This is Not the World I Promised to my Children & I am Sorry.

This isn’t the world I promised them.

This harsh, unforgiving landscape of unattainable dreams. It’s like walking through a wasteland of middle America. It has literally become something so unfamiliar to me that I can’t bring myself to claim her anymore. Her. The United States of America. HER. She is being smothered by corporations and profit.

This isn’t the “just work harder” world I grew up in, where a single mother making just over minimum wage—with a degree—could afford to buy a home and a new car.

I speak from experince because I bought my first home in my early twenties. At the time, I had two children in middle and elementary school that were just 23 months apart. I worked, hard. I sucked up overtime any chance I could, and I was able to purchase my first home with $2,000 as a down payment, and I had a 2.7% mortgage interest rate.

I was doing just fine and that’s the dream I sold my two children: if you work hard and you make the effort (seek out that overtime!), you will be able to have this too.

God, we are so far from that dream it actually physically hurts.

They don’t know why they have to work so hard for so little.

Companies have no loyalty. There are little to no life-long career positions any longer, and if there are they are being taken over by AI. There used to be companies you could trust and sadly that is no longer the case. Everyone is on the chopping block these days, in more ways than one.

Corporations and conglomerates have taken over everything.

Insurance is outrageous. Mortgage and rent rates are through the roof. Groceries are too damn expensive. Eating out anywhere has become a luxury or a splurge. Even McDonald’s. Hell, even good old reliable Taco Bell is more expensive than it used to be. And forget attempting to eat “healthy” that’ll set you back even further.

How do I reconcile this with my kids?

I see hope fade from their faces every single day and it is a mourning; a grief I never imagined I’d ever see.

How do I remain an encouraging force in their lives when they are both in their thirties, have eyes and ears, and can fully understand what’s happening around us?

How do I say it’s going to be okay when I’m not okay?

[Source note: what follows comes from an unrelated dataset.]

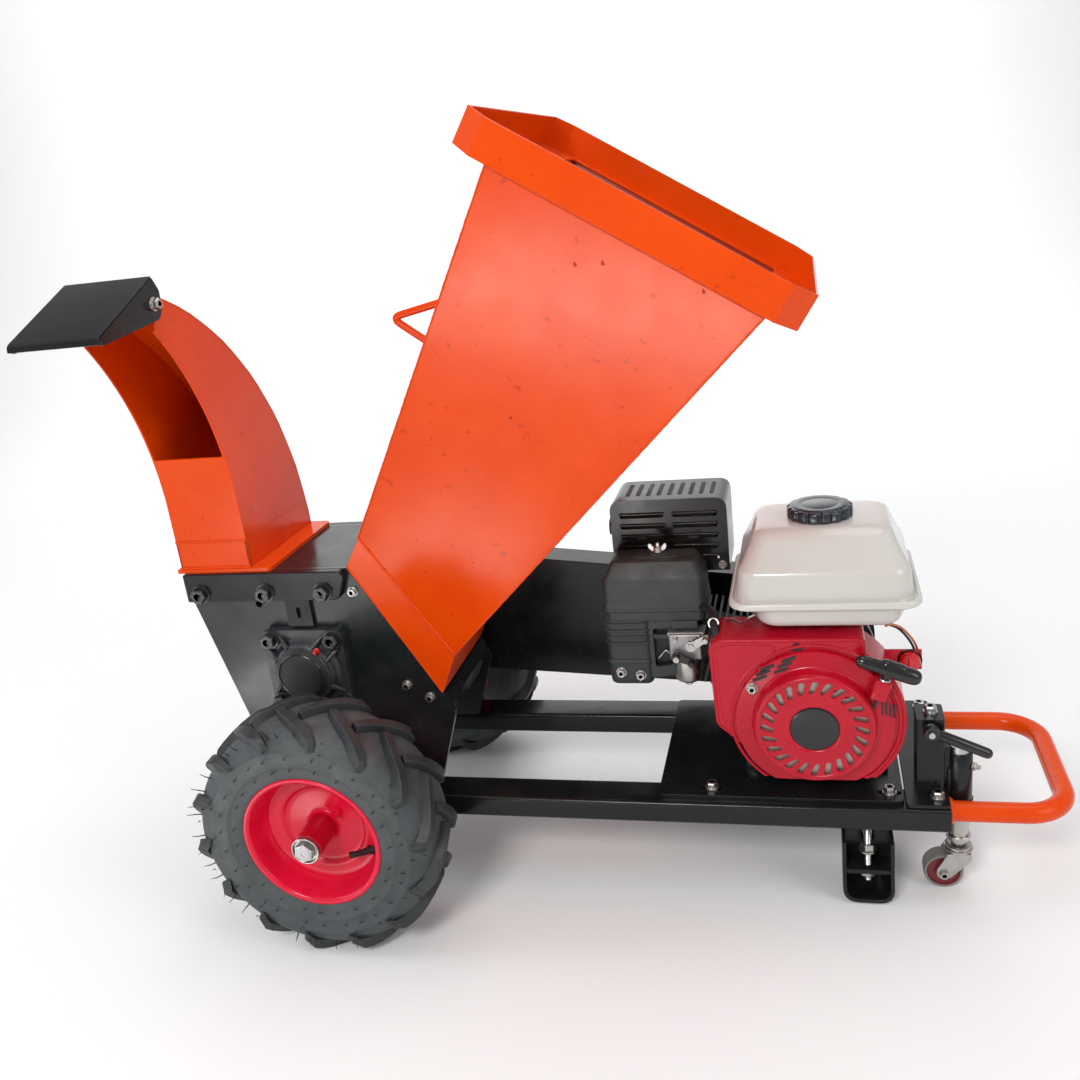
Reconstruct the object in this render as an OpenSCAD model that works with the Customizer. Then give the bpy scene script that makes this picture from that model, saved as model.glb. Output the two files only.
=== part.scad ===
// Towable wood chipper with a petrol engine, drum rotor, belt drive, sloping feed hopper and a discharge chute.
// Millimetres, +Z up, +X along the frame towards the tow loop, -Y on the discharge side. The origin is on the
// ground at the middle of the machine's outer box.

/* [Frame] */
// Outer width across the two frame rails
frame_w = 272; // [262:2:282]
// Width of the flat rail tube
rail_w = 50; // [46:1:54]
// Height of the flat rail tube
rail_h = 30; // [28:1:32]
// Wall of the rail tube
rail_wall = 3; // [2:0.5:4]
// Height of the underside of the rails above the ground
rail_z = 111; // [109:1:113]
// Diameter of the tow loop's tube
loop_d = 25; // [22:1:27]

/* [Wheels] */
// Outer diameter of the tyre over its lugs
tyre_d = 330; // [326:1:330]
// Width of the tyre
tyre_w = 102; // [96:1:104]
// Outer diameter of the rim flange
rim_d = 182; // [176:1:184]
// Diameter of the stub axle
axle_d = 20; // [18:1:22]

/* [Chamber] */
// Outer width of the chipping chamber
chamber_w = 184; // [180:1:188]
// Thickness of the chamber's side plates
plate_t = 8; // [6:1:10]
// Radius of the circle that the knife edges run on
knife_r = 108; // [100:1:112]
// Diameter of the rotor shaft
shaft_d = 35; // [30:1:35]

/* [Hopper and chute] */
// Sheet thickness of the hopper
sheet_t = 3; // [2:0.5:4]
// Half the width of the feed mouth across the rim
mouth_half_w = 224; // [218:1:228]
// Width of the discharge chute
chute_w = 106; // [100:1:106]
// Sheet thickness of the chute
chute_t = 3; // [2:0.5:4]

/* [Drive] */
// Outer diameter of the pulley on the rotor
rotor_pulley_d = 150; // [140:2:160]
// Outer diameter of the pulley on the engine
engine_pulley_d = 100; // [90:2:104]

/* [Hidden] */
$fn = 64;

// Frame heights and places
rail_top = rail_z + rail_h;
rail_y = (frame_w - rail_w) / 2;
rail_end = 421;
rail_start = -440;
plate_z = 6;
end_plate_t = 5;
deck_z = rail_top + plate_z;

// Wheel and axle
axle_x = -338;
axle_z = tyre_d / 2;
wheel_y = 238;
hub_out = 297;
hub_in = 182;
hub_d = 37;
beam_d = 46;
fit = 0.15;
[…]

As far as they are concerned, their mother is exactly where she wants to be. But the truth is that that isn’t the case at all. I am just as stuck, just as incapacitated as they are.

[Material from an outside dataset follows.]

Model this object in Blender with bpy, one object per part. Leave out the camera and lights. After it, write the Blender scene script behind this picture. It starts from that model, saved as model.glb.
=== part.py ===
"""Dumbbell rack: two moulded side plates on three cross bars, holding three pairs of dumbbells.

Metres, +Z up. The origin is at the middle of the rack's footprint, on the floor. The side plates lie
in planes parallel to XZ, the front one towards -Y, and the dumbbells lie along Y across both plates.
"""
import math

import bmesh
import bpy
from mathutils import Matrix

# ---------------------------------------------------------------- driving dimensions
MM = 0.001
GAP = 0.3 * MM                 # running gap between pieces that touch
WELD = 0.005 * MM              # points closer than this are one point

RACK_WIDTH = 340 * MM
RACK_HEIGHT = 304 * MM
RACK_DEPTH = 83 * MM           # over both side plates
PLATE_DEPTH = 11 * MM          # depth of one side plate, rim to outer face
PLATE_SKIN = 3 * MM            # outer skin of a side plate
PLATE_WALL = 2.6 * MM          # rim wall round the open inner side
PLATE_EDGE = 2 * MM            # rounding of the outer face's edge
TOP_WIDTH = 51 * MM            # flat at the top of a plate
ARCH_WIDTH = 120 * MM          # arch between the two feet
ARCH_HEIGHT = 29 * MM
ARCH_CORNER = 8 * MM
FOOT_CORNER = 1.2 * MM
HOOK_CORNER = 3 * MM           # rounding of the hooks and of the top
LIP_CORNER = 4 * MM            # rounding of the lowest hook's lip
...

I am barely scraping by while trying to provide emotional and financial help. I’m being priced out of healthcare. I live in an RV full-time. I have no savings, no retirement, no 401K. Nothing. Cancer took that money from me. It was either go bankrupt or go to the morgue. Those were the two best choices I had in front of me at the time…so I lived, long enough to watch my country crumbling around me. Long enough to watch the spark in my children’s eyes dim. Long enough to feel helpless as I try to explain or rationalize the irrational. It’s devastating.

So, what do I do?

What do I say?

What explanation is ever going to be good enough to withstand the scrutiny of generations to come?

I can’t apologize enough for the lies we sold our children. I am ravaged with grief and anger. I am frustrated that we didn’t do more as a society to protect our children from the predators they’ve faced for decades. They have survived so much—9/11, two major recessions, Covid-19, technology whiplash, the student debt explosion, social and cultural shifts, political turbulence, two major wars, climate crisis, Epstein files and ICE raids—just to name a few.

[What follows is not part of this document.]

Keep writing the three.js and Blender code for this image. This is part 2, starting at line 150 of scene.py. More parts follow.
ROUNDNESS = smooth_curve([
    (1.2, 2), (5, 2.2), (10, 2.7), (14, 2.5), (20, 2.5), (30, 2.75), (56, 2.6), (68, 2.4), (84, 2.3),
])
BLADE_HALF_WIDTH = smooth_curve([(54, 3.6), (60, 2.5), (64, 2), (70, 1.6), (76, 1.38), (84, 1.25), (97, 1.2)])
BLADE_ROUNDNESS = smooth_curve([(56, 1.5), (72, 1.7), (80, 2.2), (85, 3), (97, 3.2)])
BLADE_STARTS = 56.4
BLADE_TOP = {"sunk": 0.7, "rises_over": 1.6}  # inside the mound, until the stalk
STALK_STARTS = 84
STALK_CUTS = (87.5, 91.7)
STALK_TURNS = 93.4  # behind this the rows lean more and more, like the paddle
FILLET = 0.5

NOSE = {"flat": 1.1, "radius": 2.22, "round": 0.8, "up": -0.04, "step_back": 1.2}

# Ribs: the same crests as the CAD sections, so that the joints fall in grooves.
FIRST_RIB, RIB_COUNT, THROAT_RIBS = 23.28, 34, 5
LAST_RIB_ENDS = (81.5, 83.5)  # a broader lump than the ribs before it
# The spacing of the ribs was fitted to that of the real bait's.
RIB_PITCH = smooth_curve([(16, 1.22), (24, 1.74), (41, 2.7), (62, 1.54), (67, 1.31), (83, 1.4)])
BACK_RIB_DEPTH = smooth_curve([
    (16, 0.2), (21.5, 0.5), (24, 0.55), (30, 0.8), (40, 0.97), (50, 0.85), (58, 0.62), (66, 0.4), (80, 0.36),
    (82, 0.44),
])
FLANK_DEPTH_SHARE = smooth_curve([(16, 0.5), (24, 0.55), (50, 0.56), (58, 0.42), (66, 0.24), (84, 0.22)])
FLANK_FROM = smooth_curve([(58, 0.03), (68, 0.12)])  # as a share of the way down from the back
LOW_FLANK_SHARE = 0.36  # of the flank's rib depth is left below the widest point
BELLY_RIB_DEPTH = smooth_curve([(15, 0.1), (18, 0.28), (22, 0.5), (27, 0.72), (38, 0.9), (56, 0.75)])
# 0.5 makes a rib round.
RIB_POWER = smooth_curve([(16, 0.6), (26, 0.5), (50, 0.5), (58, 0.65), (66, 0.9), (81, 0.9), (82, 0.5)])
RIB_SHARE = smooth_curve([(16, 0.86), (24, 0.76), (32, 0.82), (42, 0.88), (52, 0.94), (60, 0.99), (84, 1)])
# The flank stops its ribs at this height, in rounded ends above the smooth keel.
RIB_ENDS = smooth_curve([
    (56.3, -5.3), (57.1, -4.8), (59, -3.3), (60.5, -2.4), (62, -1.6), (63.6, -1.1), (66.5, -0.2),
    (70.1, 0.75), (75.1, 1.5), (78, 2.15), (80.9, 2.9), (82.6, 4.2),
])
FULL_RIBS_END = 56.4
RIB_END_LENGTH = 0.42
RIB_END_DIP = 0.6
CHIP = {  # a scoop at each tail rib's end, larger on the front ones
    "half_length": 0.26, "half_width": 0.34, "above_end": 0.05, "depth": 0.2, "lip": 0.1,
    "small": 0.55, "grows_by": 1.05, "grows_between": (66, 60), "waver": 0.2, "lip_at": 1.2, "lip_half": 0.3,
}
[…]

That list does not do them justice. And what is “Boomer” advice?

“Pick yourself up by the bootstraps.”

“Work harder.”

“Work two or three jobs.”

“Get a roommate or 12.”

Literally, anything other than regret, or awakening, or responsibility.

We have met our children’s future; we cultivated it and now here we all are, standing around with our collective d*cks in our collective hands, doing very little, if anything at all, to right the wrongs of our indulgence. For that, I will never forgive myself for not fighting harder.

This is not the world I promised my children. And I am deeply, deeply sorry.